Twenty years ago, a friend of mine went to work for a farm on the San Mateo Coast.  She had been put in charge of a new ranch they had expanded to, right on the ocean just north of Santa Cruz.  She called me in a panic to describe a problem:  all their crops were being damaged by the constant strong wind that the area experiences.  I remember quite clearly being incredulous at the problem she was describing — cosmetic bruising that would turn brown and sometimes rotten a day or two after harvest.

At the time, most of the land we farmed was tucked into a narrow valley along Putah Creek — the westernmost finger of riparian soil below the Coast Range.  The hills around us protected the farm from the strongest winds.  But in 2003, we expanded further east into the open valley.  Since then, we have learned all about the terrifying power of the wind.

I’m not talking about storm winds — although they can of course be destructive in their own ways.  Rather, these are the dry winds that rake the landscape of California when a storm passes over the state and mostly misses us.  We get very little or no rain, followed by two or three days of bone-dry, dessicating wind.  It can either be cold or hot, but either way it dehydrates people, plants and the landscape.  It picks up and carries dry soil, in essence sandblasting anything it hits.

Dry years are almost always windier than wet ones, and the wind is more damaging.  The lower the humidity, the more moisture it sucks out of the plants and soil.  The driest winds can kill young plants entirely if they last for long enough.  It’s mostly pointless to irrigate during wind events, as the dry air pulls more water out of the plants then they can pull from the soil anyone.  In this case, preparation is key.  We make sure to soak all the crops on the farm before the wind arrives.

Climate change is increasing the frequency and severity of the damaging wind events here.  Instead of happening a few times a year, the winds come almost once a month now.  And rather than peaking at 40 mph — already bad enough — they now peak at 50 mph.  That’s borderline hurricane strength.

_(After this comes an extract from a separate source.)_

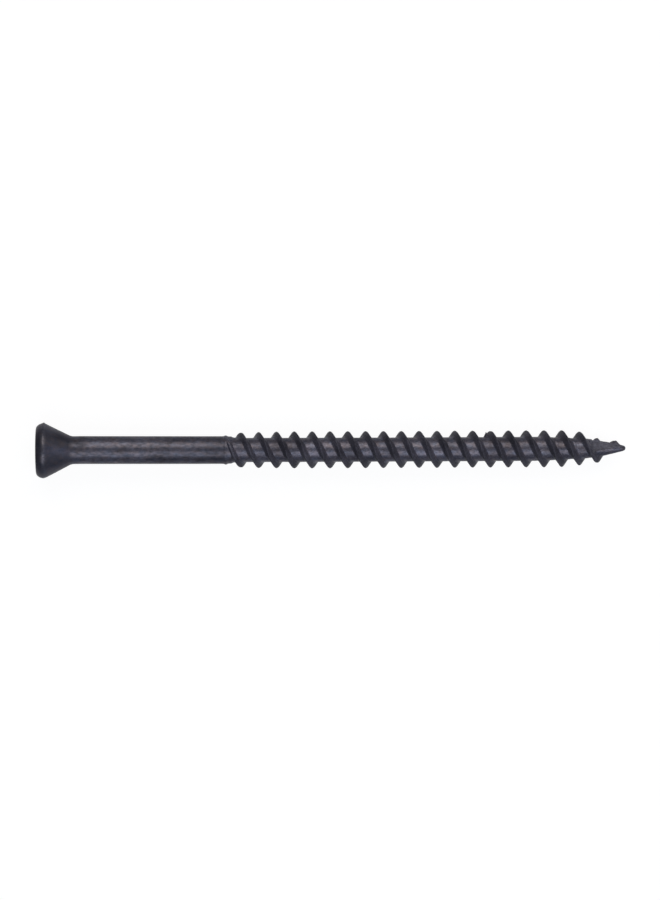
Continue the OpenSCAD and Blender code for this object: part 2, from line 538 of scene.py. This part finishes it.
def head_radius(x, angle):
    """The outside of the head: bevel, rounded rim with a flash on top, cone and fillet."""
    top = (1 + np.cos(angle)) / 2  # 1 at +Y, 0 at -Y
    left = np.clip(1 - x / (BEVEL_LEN + BEVEL_OVERRUN), 0, 1)
    slack = BEVEL_SLACK * top * (2 * left * np.sqrt(1 - left**2) + left**2)
    bevel = FACE_R + (HEAD_R - FACE_R) * np.sqrt(1 - left**2) - slack
    cone = SHANK_R + (CONE_END - x) * math.tan(CONE_SLOPE)
    shared = np.maximum(RIM_ROUND - np.abs(bevel - cone), 0) ** 2 / (4 * RIM_ROUND)
    ragged = 1 + 0.3 * rough(0, angle, HEAD_R, 0.8, 1)
    flash = FLASH_H * top**3 * ragged * bump_at(x - BEVEL_LEN - 0.02, 0.09)
    fillet = SHANK_R + FILLET_R - np.sqrt(FILLET_R**2 - np.clip(HEAD_END - x, 0, FILLET_R) ** 2)
    in_fillet = x > HEAD_END - FILLET_R * math.sin(CONE_SLOPE)
    return np.where(in_fillet, fillet, np.minimum(bevel, cone) - shared + flash)


def socket_and_face(angle):
    """(place along, radius round) stations from the socket's floor out to the face's edge."""
    wall = socket_radius(angle)
    foot = SOCKET_W / 2 - 0.05
    lip = wall + 0.08
    stations = []
    for t in (0, 0.3, 0.6, 0.9):
        cone = FLOOR_FLAT_R + (foot - FLOOR_FLAT_R) * t
        stations.append((SOCKET_DEPTH + SOCKET_FLOOR * (1 - t), cone + 0 * angle))
    stations += [(SOCKET_DEPTH + 0.01, foot + 0 * angle), (SOCKET_DEPTH, wall - 0.02)]
    stations += [(SOCKET_DEPTH - t, wall) for t in (0.04, 0.3, 0.7, 1.1, 1.5, 1.8)]
    stations += [(0.08, wall), (0.03, wall + 0.025), (0.0, lip)]
    stations += [(0.0, lip + (FACE_R - lip) * t) for t in (0.35, 0.7, 0.95)]
    return stations


def head_outside(angle):
    """(place along, radius round) stations from the face's edge out to the shank."""
    bevel = BEVEL_LEN * (1 - np.cos(np.radians(np.linspace(4, 70, 16))))
    rest = np.linspace(bevel[-1] + 0.03, HEAD_END, 104)
    return [(x, head_radius(x, angle)) for x in np.concatenate([bevel, rest])]


def make_head(material):
    """The head, with forging ripples outside and its rim rubbed and given a painted highlight, most
    of all on the +Y side, which faces the upper soft box.
    """
    angle = around(FINE)
    inner = socket_and_face(angle)
    stations = inner + head_outside(angle)
    x = np.array([s[0] for s in stations])[:, None]
    radius = np.array([s[1] for s in stations])
    outside = np.arange(len(stations))[:, None] >= len(inner)
    fade = np.clip((HEAD_END - x) / 0.5, 0, 1)
    radius = radius + np.where(outside, 0.006 * fade * rough(x, angle, radius, 0.8), 0)
    # Wear and a painted highlight along the rim, strongest on the +Y side under the upper soft box
    rim = bump_at(x - BEVEL_LEN - 0.06, 0.18) * outside * (0.75 + 0.5 * np.cos(angle))
    skin("head", rings_of(x, angle, radius), material, "head", wear=rim)


def make_shank(material):
    """The plain shank, with faint ripples drawn out along it."""
    angle = around(FINE)
    start, end = HEAD_END, lattice(SHANK_END, SHANK_END, COARSE_STEP)[0]
    x = np.linspace(start, end, 160)[:, None]
    fade = np.clip(np.minimum(x - start, end - x) / 0.6, 0, 1)
    radius = SHANK_R - SHANK_TAPER * (x - start) / (end - start) + 0 * angle
    radius = radius + fade * 0.004 * rough(x / 4, angle, radius, 0.7)
    skin("shank", rings_of(x, angle, radius), material, "shank")


def flank_dust(x, radius):
    """Where loose phosphate dulls the ridges: nothing at the root, full above it."""
    return eased((radius - core_radius(x) - 0.06) / 0.2)


def make_collar(material):
    """The raised bead where the rolling starts, and the low run-in of both ridges."""
    angle = around(COARSE)
    x = lattice(SHANK_END, COLLAR_END, COARSE_STEP)[:, None]
    edge = bump_at(x - SHANK_END - 0.49, 0.14)
    bead = (0.085 + 0.02 * rough(x, angle, 1.3, 0.5)) * (0.25 + 0.8 * np.cos(angle) ** 2)
    radius = thread_surface(x, angle) + edge * bead
    dust = flank_dust(x - 0.3, radius) * (x > SHANK_END + 0.7)
    skin("collar", rings_of(x, angle, radius), material, "bead", dust=dust)


def make_thread(material):
    """The full thread: the core and both ridges in one skin."""
    angle = around(COARSE)
    x = lattice(COLLAR_END, THREAD_END, COARSE_STEP)[:, None]
    radius = lapped(x, angle, thread_surface(x, angle))
    inner = np.clip(np.minimum(x - x[0], x[-1] - x) / 0.3, 0, 1)
    radius = radius + inner * 0.007 * rough(x, angle, radius, 0.45)
    nodes = ("thread_core", "thread_start_a", "thread_start_b")
    dust = flank_dust(x, radius)
    skin("threaded_body", rings_of(x, angle, radius), material, *nodes, dust=dust)


def make_point(material):
    """The taper with the ends of both ridges, the torn flat cut and the rounded tip."""
    angle = around(FINE)
    x = np.minimum(lattice(THREAD_END, TIP_X, FINE_STEP), TIP_X)[:, None]
    whole = lapped(x, angle, thread_surface(x, angle))
    grown = np.clip((x - x[0]) / 0.3, 0, 1)
    whole = whole + grown * 0.008 * rough(x, angle, whole, 0.3)
    radius = dome(x, flat_cut(x, angle, whole))
    in_cut = (x > CUT_X - CUT_WALL) * (x < TIP_X - TIP_DOME)
    torn = np.clip((whole - radius) / 0.03, 0, 1) * in_cut
    radius = np.maximum(radius, LEAST_R)
    dust = flank_dust(x, radius)
    skin("point", rings_of(x, angle, radius), material, "point", torn=torn, dust=dust)


# ---------------------------------------------------------------- studio


# What the screw mirrors: the light table steeply below it and the dim room round it, then
# where one ends and the other starts, from -1 straight down to 1 straight up
TABLE_GLOW, ROOM = (0.9, 0.92, 0.9), (0.095, 0.11, 0.16)
TABLE_EDGE, ROOM_EDGE = -0.75, -0.25

# Camera over the middle of the screw, rolled a little
CAMERA_AT = (28.5, -0.1, 600)
CAMERA_ROLL = math.radians(-0.2)
CAMERA_LENS, CAMERA_SENSOR = 247.5, 36


def stage_material(name, albedo, glow):
    """Matt white surface that gives off light of its own."""
    material = bpy.data.materials.new(name)
    material.use_nodes = True
    shader = material.node_tree.nodes["Principled BSDF"]
    shader.inputs["Base Color"].default_value = (albedo, albedo, albedo, 1)
    shader.inputs["Roughness"].default_value = 0.9
    shader.inputs["Specular IOR Level"].default_value = 0
    shader.inputs["Emission Color"].default_value = (1, 1, 1, 1)
    shader.inputs["Emission Strength"].default_value = glow
    return material


def make_floor():
    """A light table under the screw, level with the bare metal of its rim and full crests."""
    reach = 2.0
    slope = (HEAD_R - CREST_R) / (LAST_FULL_X - BEVEL_LEN)
    corners = [(-reach, -reach), (reach, -reach), (reach, reach), (-reach, reach)]
    rest_z = -HEAD_R * MM - slope * BEVEL_LEN * MM
    mesh = bpy.data.meshes.new("floor")
    mesh.from_pydata([(x, y, rest_z + slope * x) for x, y in corners], [], [(0, 1, 2, 3)])
    mesh.materials.append(stage_material("light_table", 0.12, 0.925))
    floor = bpy.data.objects.new("floor", mesh)
    floor.visible_glossy = False
    show(floor)


def make_soft_box(name, lean, colour, radiance):
    """A soft box over the screw, leaning from the vertical towards +Y by lean degrees."""
    distance = 0.5
    length, width = 0.65, 0.36
    along = TIP_X / 2 * MM + 0.07
    tilt = math.radians(lean)
    lamp = bpy.data.lights.new(name, "AREA")
    lamp.shape = "RECTANGLE"
    lamp.size, lamp.size_y = length, width
    lamp.color = colour
    lamp.energy = radiance * math.pi * length * width
    light = bpy.data.objects.new(name, lamp)
    light.location = (along, distance * math.sin(tilt), distance * math.cos(tilt))
    light.rotation_euler = (-tilt, 0, 0)
    light.visible_camera = False
    show(light)


def make_side_fill():
    """A soft box beyond the tip that opens up the flanks facing it, without a glint."""
    lamp = bpy.data.lights.new("side_fill", "AREA")
    lamp.size = 0.3
    lamp.energy = 0.3
    lamp.specular_factor = 0
    lamp.color = (0.85, 0.92, 1.2)
    light = bpy.data.objects.new("side_fill", lamp)
    light.location = (0.5, 0, 0.27)
    light.rotation_euler = (0, math.radians(60), 0)
    light.visible_camera = False
    show(light)


def make_backdrop():
    """A pale dome round the studio that only the camera sees."""
    mesh = bpy.data.meshes.new("backdrop")
    shell = bmesh.new()
    bmesh.ops.create_uvsphere(shell, u_segments=48, v_segments=24, radius=2.2)
    shell.to_mesh(mesh)
    shell.free()
    mesh.materials.append(stage_material("pale_wall", 0, 0.97))
    backdrop = bpy.data.objects.new("backdrop", mesh)
    backdrop.visible_glossy = False
    backdrop.visible_diffuse = False
    backdrop.visible_transmission = False
    backdrop.visible_shadow = False
    show(backdrop)


def make_world():
    """Dim surroundings: a cool room above, and the light table's glow below."""
    world = bpy.data.worlds.new("studio")
    world.use_nodes = True
    tree = world.node_tree
    direction = tree.nodes.new("ShaderNodeTexCoord").outputs["Generated"]
    split = tree.nodes.new("ShaderNodeSeparateXYZ")
    height = tree.nodes.new("ShaderNodeMapRange")
    colours = tree.nodes.new("ShaderNodeValToRGB")
    height.inputs["From Min"].default_value = TABLE_EDGE
    height.inputs["From Max"].default_value = ROOM_EDGE
    for element, colour in zip(colours.color_ramp.elements, (TABLE_GLOW, ROOM)):
        element.color = (*colour, 1)
    tree.links.new(direction, split.inputs[0])
    tree.links.new(split.outputs["Z"], height.inputs["Value"])
    tree.links.new(height.outputs["Result"], colours.inputs["Fac"])
    tree.links.new(colours.outputs["Color"], tree.nodes["Background"].inputs["Color"])
    bpy.context.scene.world = world


def make_camera():
    """Looks straight down on the screw, turned a little so the tip sits higher."""
    optics = bpy.data.cameras.new("camera")
    optics.sensor_width = CAMERA_SENSOR
    optics.lens = CAMERA_LENS
    camera = bpy.data.objects.new("camera", optics)
    camera.location = [place * MM for place in CAMERA_AT]
    camera.rotation_euler = (0, 0, CAMERA_ROLL)
    show(camera)
    bpy.context.scene.camera = camera


finish = black_phosphate()
for make_piece in (make_head, make_shank, make_collar, make_thread, make_point):
    make_piece(finish)
make_floor()
make_backdrop()
make_world()
make_soft_box("upper_box", 43.5, (1.0, 0.95, 0.87), 2.1)
make_soft_box("lower_box", -35, (0.95, 0.99, 1.04), 1.75)
make_side_fill()
make_camera()
bpy.context.scene.view_settings.view_transform = "Standard"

In the last few days, we had 12 hours of gusts close to 50 mph, and another 48 hours of gusts to 40.  The crop we were most worried about was the strawberries.  Both the plants and the berries themselves sustained damage.  The wind stripped many of the leaves off the plants, and the blowing soil abraded the surface of many berries, leaving them bruised.  Luckily, the windstorm was followed by cool and cloudy weather rather than hot sun, which would have cooked the unshaded fruit.  And despite dropping a ton of damaged berries in the field, we still ended up with enough fruit for all your CSA boxes.

Unfortunately, the damage was not limited to the strawberries.  Several of the leafy crops we had ready for harvest for your boxes had foliar damage that made them unusable.

As if the wind event this week was not extreme enough, temperatures on Monday dipped below freezing in many areas.  Terra Firma was thankfully spared (“thanks” to the unrelenting wind), but all the rest of the farms in our area who grow asparagus were not.  Asparagus spears literally melt down when exposed to freezing temperatures.  And with the overall chilly weather we’re having now, our own asparagus field has slowed down dramatically.

But a freeze on our farm would have hurt more than just the asparagus.  We have numerous fields of frost-sensitive crops planted now:  tomatoes, peppers, zucchini, watermelon, sweet corn and green beans.  We lucked out tremendously.

With chilly weather and sprinkles in the forecast for at least a week, the strawberry plants will have a chance to grow new leaves to protect the green fruit from the hot sun when it returns.  After what they went through over the weekend, they could use a break.  And so could we.